# Washing transfer T-shirts Problem



## vertexprints (Feb 10, 2015)

FIrst of all Im new to T-shirt printing so I need all the info I could get from you guys.

Im using transfer papers. I successfully printed the design on the shirt. after a day or two, I washed it with detergent and I could see stains on the white shirt. Any tips on how to wash the transfer shirts?

THank you in advance.


----------



## dumus4 (Jan 12, 2015)

If you are experiencing fade ,possibly you can follow this sealing process. Light pressure at 330 degrees for 90 seconds. Another possibility is the ink application is too heavy, another problem we have encountered. If you aren' already doing this try. colors and whites-medium 2 and fine or superfine.


----------



## vertexprints (Feb 10, 2015)

what printer quality do you use? I used High Quality. is this not advisable?


----------



## ydp2014 (Aug 9, 2014)

Hi, you may be making the mistake of using sublimation ink which washes out.

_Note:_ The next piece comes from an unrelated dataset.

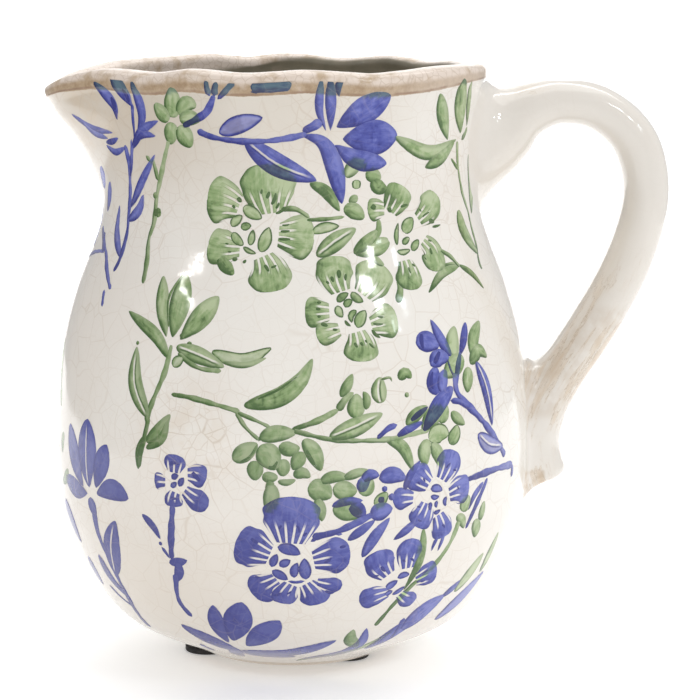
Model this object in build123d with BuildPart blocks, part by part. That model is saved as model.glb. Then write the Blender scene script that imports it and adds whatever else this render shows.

You need to use pigment ink which will not wash out.

Someone correct me if I'm wrong !

Custom Printed|TShirts|Clothing|Mugs|Vehicle Signage|Wolverhampton|West Midlands


----------



## elcielo (Jan 20, 2012)

What kind of stains are you talking about? Are they stains related to your transfer or are you talking about dirt stains on a shirt that want to wash more vigorously without washing out the transfer? I will assume the latter.

I do what it takes to have a clean-looking white shirt, even if I lose a little color in my transfer. I use Shout! or a product that I apply directly to the stain and let it sit before washing the shirt. In the summer, I like to allow my shirts to dry in the sun, which could help bleach the stains. I'm one of those people that has no problems with the stiff t-shirt.


----------



## sgsellsit (Jul 31, 2008)

What kind of stains? and where?


----------



## vertexprints (Feb 10, 2015)

stains of inks I used in printing. My first wash was detergent. Is that advisable?

Im only using ordinary printer ink. Im not really very familiar of what to use in transfer papers.


----------



## Blue92 (Oct 8, 2010)

vertexprints said:


> stains of inks I used in printing. My first wash was detergent. Is that advisable?
> 
> Im only using ordinary printer ink. Im not really very familiar of what to use in transfer papers.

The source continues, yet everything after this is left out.